Configuration class for controlling how the crawler runs each crawl operation.
This includes parameters for content extraction, page manipulation, waiting conditions,
caching, and other runtime behaviors.
This centralizes parameters that were previously scattered as kwargs to `arun()` and related methods.
By using this class, you have a single place to understand and adjust the crawling options.
Attributes:
word_count_threshold (int): Minimum word count threshold before processing content.
Default: MIN_WORD_THRESHOLD (typically 200).
extraction_strategy (ExtractionStrategy or None): Strategy to extract structured data from crawled pages.
Default: None (NoExtractionStrategy is used if None).
chunking_strategy (ChunkingStrategy): Strategy to chunk content before extraction.
Default: RegexChunking().
content_filter (RelevantContentFilter or None): Optional filter to prune irrelevant content.
Default: None.
cache_mode (CacheMode or None): Defines how caching is handled.

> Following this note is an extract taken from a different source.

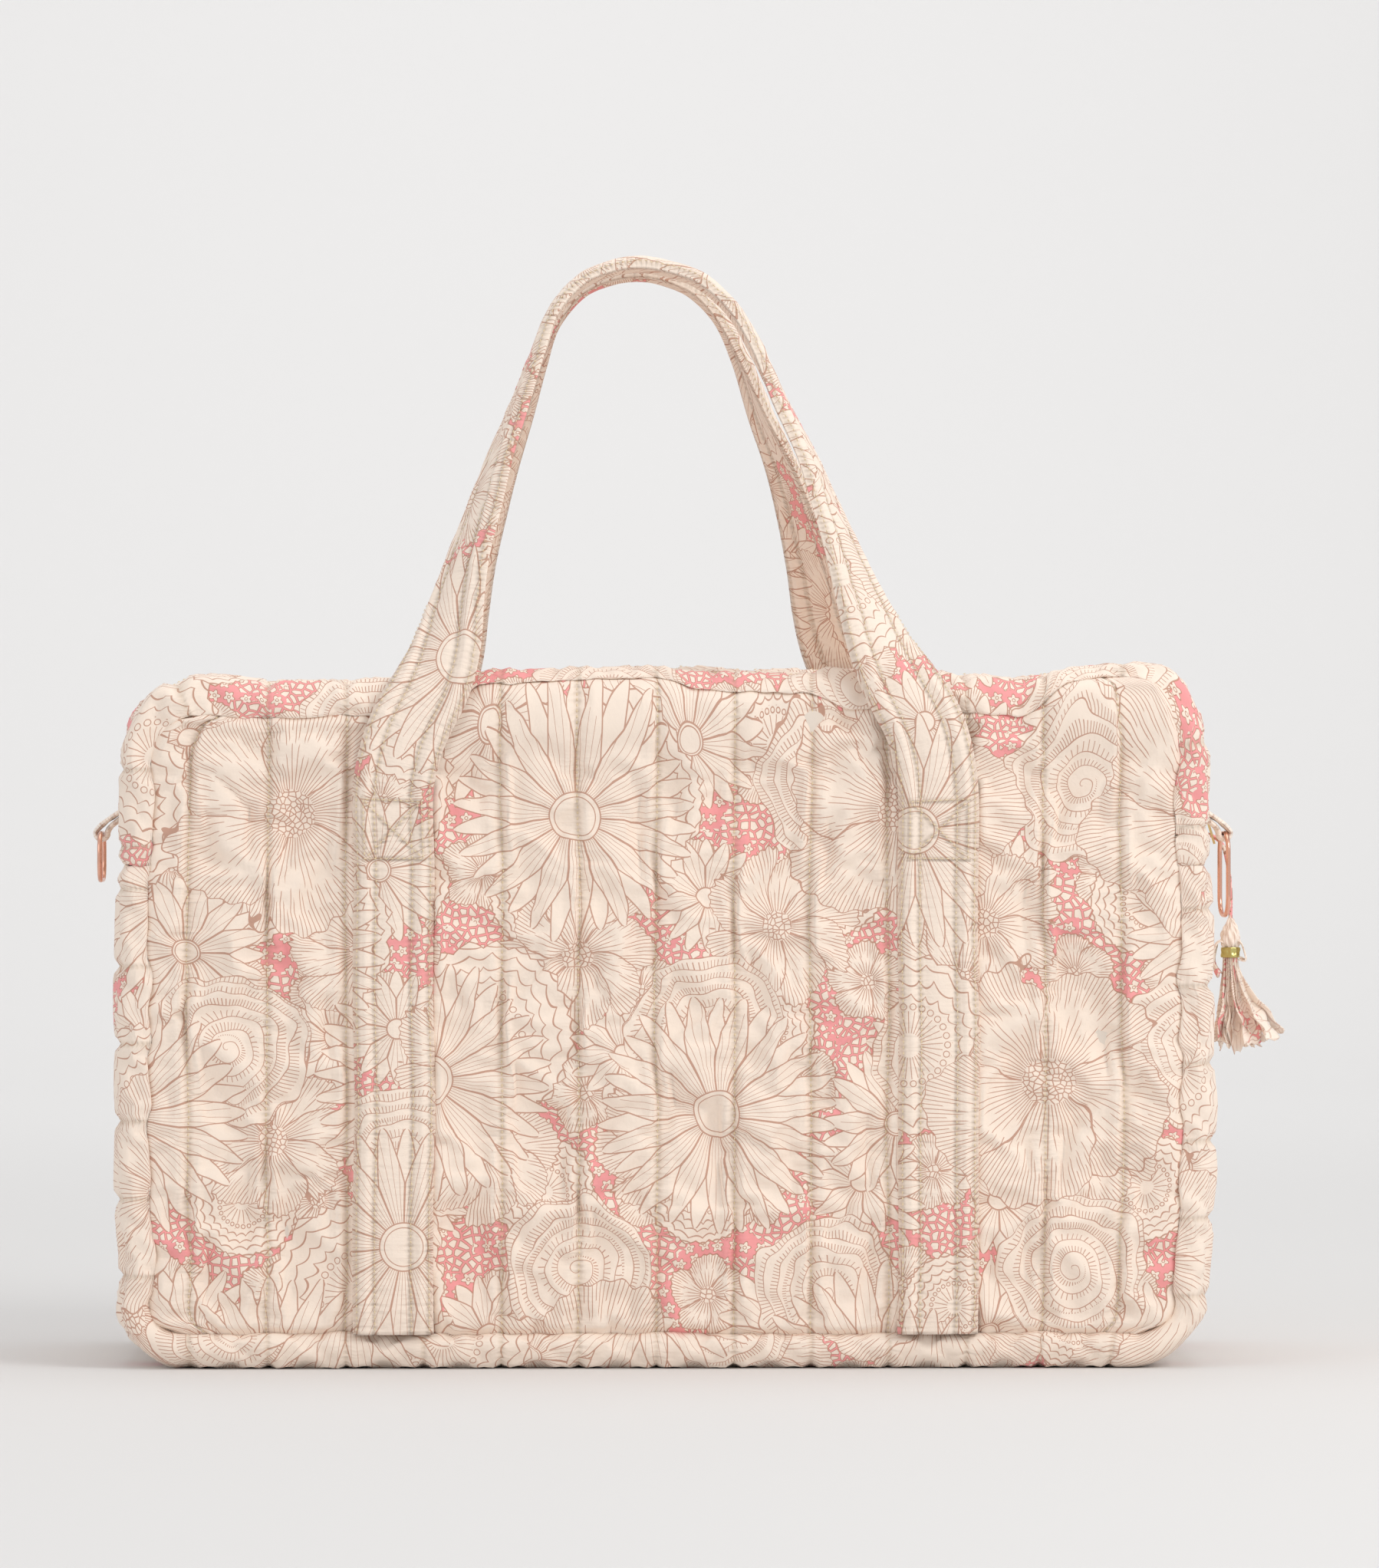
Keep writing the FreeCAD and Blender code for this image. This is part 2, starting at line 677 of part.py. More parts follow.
for side, sign in SIDES:
    copies = []
    for end, way in ENDS:
        stitch = box_stitch()
        turn = Rotation(Vector(0, 0, 1), 0 if sign < 0 else 180)
        spot = Vector(
            way * size["strap_centre"], sign * (HALF_DEPTH + size["strap_thick"]), size["box_level"]
        )
        stitch.Placement = Placement(spot, turn)
        copies.append(stitch)
    feature_node(side + "_box_stitching", Part.makeCompound(copies))

# ---- ring tabs and oval rings ---------------------------------------------------------------


def stadium_path(across, upright, corner):
    """A closed rounded rectangle in the YZ plane, hanging from the origin."""
    y, z = across / 2, upright
    lines = [
        (Vector(0, -y + corner, 0), Vector(0, y - corner, 0)),
        (Vector(0, y, -corner), Vector(0, y, -z + corner)),
        (Vector(0, y - corner, -z), Vector(0, -y + corner, -z)),
        (Vector(0, -y, -z + corner), Vector(0, -y, -corner)),
    ]
    centres = [
        (y - corner, -corner),
        (y - corner, -z + corner),
        (-y + corner, -z + corner),
        (-y + corner, -corner),
    ]
    angles = [45, -45, -135, 135]
    edges = []
    for index in range(4):
        first, last = lines[index]
        if (last - first).Length > 0.01:
            edges.append(Part.makeLine(first, last))
        following = lines[(index + 1) % 4][0]
        cy, cz = centres[index]
        angle = math.radians(angles[index])
        middle = Vector(0, cy + corner * math.cos(angle), cz + corner * math.sin(angle))
        edges.append(Part.Arc(last, middle, following).toShape())
    return Part.Wire(edges)


def oval_ring(across, upright):
    wire = size["ring_wire"]
    path = stadium_path(across - wire, upright - wire, size["ring_corner"])
    start = path.Edges[0].valueAt(path.Edges[0].FirstParameter)
    profile = Part.Wire(Part.makeCircle(wire / 2, start, Vector(0, 1, 0)))
    return path.makePipeShell([profile], True, False)


RING_X = HALF_WIDTH + size["ring_out"]
ring_sizes = {
    "left": (size["ring_long"], size["ring_short"]),
    "right": (size["ring_short"], size["ring_long"]),
}
for end, sign in ENDS:
    body = new_body(end + "_ring_tab_body")
    sketch = plane_sketch(body, end + "_ring_tab_sketch", "XZ_Plane")
    fold = size["tab_fold"]
    rise = size["tab_top"] - size["ring_level"]
    root = -sign * size["ring_out"]
    under = rise - size["tab_root"]
    outer, inner = sign * fold, -sign * fold
    tab_geometry = [
        Part.LineSegment(Vector(outer, 0, 0), Vector(outer, fold, 0)),
        Part.LineSegment(Vector(outer, fold, 0), Vector(root, rise, 0)),
        Part.LineSegment(Vector(root, rise, 0), Vector(root, under, 0)),
        Part.LineSegment(Vector(root, under, 0), Vector(inner, 0, 0)),
        Part.Arc(Vector(-fold, 0, 0), Vector(0, -fold, 0), Vector(fold, 0, 0)),
    ]
    for item in tab_geometry:
        sketch.addGeometry(item, False)
    for index in range(len(tab_geometry)):
        sketch.addConstraint(Sketcher.Constraint("Block", index))
    circle(sketch, 0, 0, "dims.ring_wire + 2 * dims.ring_play")
    pad(body, sketch, end + "_ring_tab_pad", "dims.tab_width", midplane=True)
    body.Placement = Placement(
        Vector(sign * RING_X, -size["tab_centre"], size["ring_level"]), Rotation()
    )
    node(body, end + "_ring_tab")
    feature_node(
        end + "_ring",
        oval_ring(*ring_sizes[end]),
        Placement(Vector(sign * RING_X, -size["tab_centre"], size["ring_level"]), Rotation()),
    )

# ---- zip slider, pull, cord and tassel ------------------------------------------------------

length = size["slider_length"]
thick = size["slider_outer"] - size["slider_inner"]
half = size["slider_half"]
chain_in = HALF_WIDTH - size["chain_depth"] - size["chain_thick"] - size["slider_inner"]
chain_out = chain_in + size["chain_thick"]
tape_in = HALF_WIDTH - size["tape_depth"] - size["tape_thick"] - size["slider_inner"]
play = 0.35
body_block = Part.makeBox(thick, 2 * half, length, Vector(0, -half, 0))
upright_edges = [edge for edge in body_block.Edges if edge.BoundBox.ZLength > 1]
shape = body_block.makeFillet(1.2, upright_edges)
channel_half = size["chain_half"] + play
channel = Part.makeBox(
    chain_out - chain_in + 2 * play, 2 * channel_half, 40, Vector(chain_in - play, -channel_half, -10)
)
slot_height = size["tape_thick"] + 2 * play
slots = Part.makeBox(slot_height, 4 * half, 40, Vector(tape_in - play, -2 * half, -10))
shape = shape.cut([channel, slots])
bridge = Part.makeBox(thick - 1, 2.4, BRIDGE_HEIGHT, Vector(0.5, -1.2, 0))
LUG_HALF = 0.9
LUG_RISE = 3.6
LUG_BAR = 1.2
LUG_LOW, LUG_HIGH = 1.4, 10.2
lug = Part.makeBox(
    LUG_RISE + 0.4, 2 * LUG_HALF, LUG_HIGH - LUG_LOW, Vector(thick - 0.4, -LUG_HALF, LUG_LOW)
)
lug_gap = Part.makeBox(
    LUG_RISE - LUG_BAR, 4, LUG_HIGH - LUG_LOW - 2 * LUG_BAR, Vector(thick, -2, LUG_LOW + LUG_BAR)
)
shape = shape.fuse([bridge, lug.cut(lug_gap)]).removeSplitter()
feature_node(
    "zip_slider",
    shape,
    Placement(Vector(size["slider_inner"], 0, size["slider_foot"]), Rotation()),
)

body = new_body("zip_pull_body")
sketch = plane_sketch(body, "zip_pull_sketch", "YZ_Plane")
EYE_LOW, EYE_HALF = 9.6, 3.0
STRIP_HALF = 0.8
shoulder = size["pull_half"]
tip = size["pull_tip_half"]
reach = size["pull_length"]
polygon(
    sketch,
    [
        (-shoulder, STRIP_HALF),
        (-shoulder, -EYE_LOW - 2.4),
        (-tip, -reach + 3),
        (-tip + 1.4, -reach),
        (tip - 1.4, -reach),
        (tip, -reach + 3),
        (shoulder, -EYE_LOW - 2.4),
        (shoulder, STRIP_HALF),
    ],
)
polygon(
    sketch,
    [
        (-EYE_HALF, -STRIP_HALF),
        (-EYE_HALF, -EYE_LOW),
        (EYE_HALF, -EYE_LOW),
        (EYE_HALF, -STRIP_HALF),
    ],
)
CORD_HOLE_DOWN = 26.0
circle(sketch, 0, -CORD_HOLE_DOWN, "dims.cord_diameter + 2.1")
pad(body, sketch, "zip_pull_pad", "dims.pull_thick", midplane=True)
lean = Rotation(Vector(0, 1, 0), -size["pull_lean"])
tilt = Rotation(Vector(1, 0, 0), size["pull_tilt"])
body.Placement = Placement(
    Vector(size["pull_pivot_x"], 0, size["pull_pivot_z"]), tilt.multiply(lean)
)
node(body, "zip_pull")


def cord_path(points):
    """Straight runs joined by tangent arcs; prints each bend's radius."""
    edges = []
    start = points[0]
    for index in range(1, len(points) - 1):
        corner = points[index]
        into = corner - points[index - 1]
        out = points[index + 1] - corner
        turn = into.getAngle(out)
        shorter = min(into.Length, out.Length)
        cut = CORD_BEND_SHARE * shorter
        radius = cut / math.tan(turn / 2)
        into.normalize()
        out.normalize()
        first = corner - into * cut
        last = corner + out * cut
        bisector = (out - into).normalize()
        centre = corner + bisector * (radius / math.cos(turn / 2))
        middle = centre - bisector * radius
        edges.append(Part.makeLine(start, first))
        edges.append(Part.Arc(first, middle, last).toShape())
        start = last
        print("cord bend %d radius %.1f mm" % (index, radius))
    edges.append(Part.makeLine(start, points[-1]))
    return Part.Wire(edges)


route = [Vector(x, size["tassel_y"], z) for x, z in CORD_ROUTE]
path = cord_path(route)
first_way = (route[1] - route[0]).normalize()
profile = Part.Wire(Part.makeCircle(size["cord_diameter"] / 2, route[0], first_way))
cord = path.makePipeShell([profile], True, False)
expected = math.pi * size["cord_diameter"] ** 2 / 4 * path.Length
print("cord length %.1f mm, volume %.1f, section x length %.1f" % (path.Length, cord.Volume, expected))
feature_node("pull_cord", cord)


def turned_body(name, outline, place):
    """A body of revolution about its own Z axis from (radius, height) points."""
    body = new_body(name + "_body")
    sketch = plane_sketch(body, name + "_sketch", "XZ_Plane")
    polygon(sketch, outline)
    feature = body.newObject("PartDesign::Revolution", name + "_turn")
    feature.Profile = sketch
    feature.ReferenceAxis = (sketch, ["V_Axis"])
    feature.Angle = 360
    doc.recompute()
    body.Placement = place
    return node(body, name)


head_height = size["tassel_top"] - size["band_level"]
head_outline = [(0, 0), (size["band_radius"] - 0.9, 0)]
for share, fraction in ((0.96, 0.16), (1.0, 0.34), (0.9, 0.56), (0.62, 0.76), (0.34, 0.92), (0.26, 1.0)):
    head_outline.append((share * size["head_radius"], fraction * head_height))
head_outline.append((0, head_height))
axis_spot = Vector(size["tassel_x"], size["tassel_y"], size["band_level"])
turned_body("tassel_head", head_outline, Placement(axis_spot, Rotation()))

outer_radius = size["band_radius"]
core = outer_radius - 1.1
band_low = -size["band_height"]
turned_body(
    "tassel_band",
    [(core, band_low), (outer_radius, band_low), (outer_radius, 0), (core, 0)],
    Placement(axis_spot, Rotation()),
)


def star(radius, z, x):
    """A pleated outline around the tassel's axis."""
    points = []
    for index in range(2 * SKIRT_PLEATS):
        angle = math.pi * index / SKIRT_PLEATS
        reach_here = radius if index % 2 == 0 else radius * SKIRT_PLEAT_DEPTH
        points.append(Vector(x + reach_here * math.cos(angle), reach_here * math.sin(angle), z))
    return Part.makePolygon(points + points[:1])


skirt_top = 0.0
skirt_levels = [
    (core - 0.3, skirt_top, 0.0),
    (core - 0.2, -size["band_height"], 0.2),
    (7.4, -20.0, 2.2),
    (size["skirt_radius"], size["skirt_foot"] - size["band_level"], size["skirt_lean"]),
]
skirt = Part.makeLoft([star(*level) for level in skirt_levels], True, True)
feature_node("tassel_skirt", skirt, Placement(axis_spot, Rotation()))

# ---- checks and export ----------------------------------------------------------------------

doc.recompute()
for item in doc.Objects:
    bad = [state for state in item.State if state in ("Invalid", "Error")]
    if bad:
        raise RuntimeError("%s is %s" % (item.Name, bad))

os.makedirs("parts", exist_ok=True)
for item in nodes:
    shape = item.Shape
    if shape.isNull() or not shape.isValid() or not shape.Solids:
        raise RuntimeError("%s has no valid solid" % item.Label)
    box = shape.BoundBox
    print(
        "%-22s solids %d volume %9.1f x %7.1f %7.1f y %7.1f %7.1f z %7.1f %7.1f"
        % (item.Label, len(shape.Solids), shape.Volume, box.XMin, box.XMax, box.YMin, box.YMax, box.ZMin, box.ZMax)
    )
    shape.exportStep("parts/%s.step" % item.Label)
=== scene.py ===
import json
import math

import bpy
import numpy as np
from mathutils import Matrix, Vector


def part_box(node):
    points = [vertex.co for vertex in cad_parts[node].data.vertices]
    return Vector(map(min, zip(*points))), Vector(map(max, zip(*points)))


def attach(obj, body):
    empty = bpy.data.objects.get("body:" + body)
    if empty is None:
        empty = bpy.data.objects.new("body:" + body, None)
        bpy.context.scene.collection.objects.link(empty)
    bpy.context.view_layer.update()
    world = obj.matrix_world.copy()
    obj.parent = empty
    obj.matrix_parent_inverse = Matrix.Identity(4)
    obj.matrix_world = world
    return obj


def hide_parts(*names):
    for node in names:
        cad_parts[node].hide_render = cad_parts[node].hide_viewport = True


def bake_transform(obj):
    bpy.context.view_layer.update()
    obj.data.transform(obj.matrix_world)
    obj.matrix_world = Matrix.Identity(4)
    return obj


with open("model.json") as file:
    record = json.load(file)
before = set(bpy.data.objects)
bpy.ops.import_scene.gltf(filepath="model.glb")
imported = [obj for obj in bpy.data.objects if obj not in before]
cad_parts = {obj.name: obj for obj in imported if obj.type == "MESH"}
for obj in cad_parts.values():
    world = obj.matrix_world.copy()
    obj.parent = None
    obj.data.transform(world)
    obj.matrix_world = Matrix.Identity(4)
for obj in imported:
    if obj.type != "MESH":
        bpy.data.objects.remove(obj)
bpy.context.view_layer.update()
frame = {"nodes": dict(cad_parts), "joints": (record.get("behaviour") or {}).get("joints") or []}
MM = 0.001  # everything below is worked out in millimetres
TWO_PI = 2 * math.pi


def box_mm(node):
    low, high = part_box(node)
    return np.array(low) / MM, np.array(high) / MM


def joint_mm(name):
    found = [joint for joint in frame["joints"] if joint["name"] == name][0]
    return np.array(found["pos_m"]) / MM


panel_low, panel_high = box_mm("front_panel")
shoulder_low, shoulder_high = box_mm("front_zip_gusset")
flap_high = box_mm("front_flap")[1]
leg_low, leg_high = box_mm("front_left_strap")
stitch_low, stitch_high = box_mm("front_box_stitching")

FACE_Y = -panel_low[1]
SEAM_X = panel_high[0]
SEAM_LOW = panel_low[2]
SEAM_HIGH = panel_high[2]
BAND_TOP = shoulder_low[2]
FLAP_X = flap_high[0]
FLAP_HINGE_Y = -joint_mm("front_flap_open")[1]
STRAP_X = -(leg_low[0] + leg_high[0]) / 2
STRAP_WIDTH = leg_high[0] - leg_low[0]
HINGE_Z = joint_mm("front_handle_swing")[2]
BOX_Z = (stitch_low[2] + stitch_high[2]) / 2

# ---------------------------------------------------------------- camera and stage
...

If None, defaults to CacheMode.ENABLED internally.
Default: None.
session_id (str or None): Optional session ID to persist the browser context and the created
page instance. If the ID already exists, the crawler does not
create a new page and uses the current page to preserve the state;
if not, it creates a new page and context then stores it in
memory with the given session ID.
bypass_cache (bool): Legacy parameter, if True acts like CacheMode.BYPASS.
Default: False.
disable_cache (bool): Legacy parameter, if True acts like CacheMode.DISABLED.
Default: False.
no_cache_read (bool): Legacy parameter, if True acts like CacheMode.WRITE_ONLY.
Default: False.
no_cache_write (bool): Legacy parameter, if True acts like CacheMode.READ_ONLY.
Default: False.
css_selector (str or None): CSS selector to extract a specific portion of the page.
Default: None.
screenshot (bool): Whether to take a screenshot after crawling.
Default: False.
pdf (bool): Whether to generate a PDF of the page.
Default: False.
verbose (bool): Enable verbose logging.
Default: True.
only_text (bool): If True, attempt to extract text-only content where applicable.
Default: False.
image_description_min_word_threshold (int): Minimum words for image description extraction.
Default: IMAGE_DESCRIPTION_MIN_WORD_THRESHOLD (e.g., 50).
prettiify (bool): If True, apply `fast_format_html` to produce prettified HTML output.
Default: False.
js_code (str or list of str or None): JavaScript code/snippets to run on the page.
Default: None.
wait_for (str or None): A CSS selector or JS condition to wait for before extracting content.
Default: None.
js_only (bool): If True, indicates subsequent calls are JS-driven updates, not full page loads.
Default: False.
wait_until (str): The condition to wait for when navigating, e.g. "domcontentloaded".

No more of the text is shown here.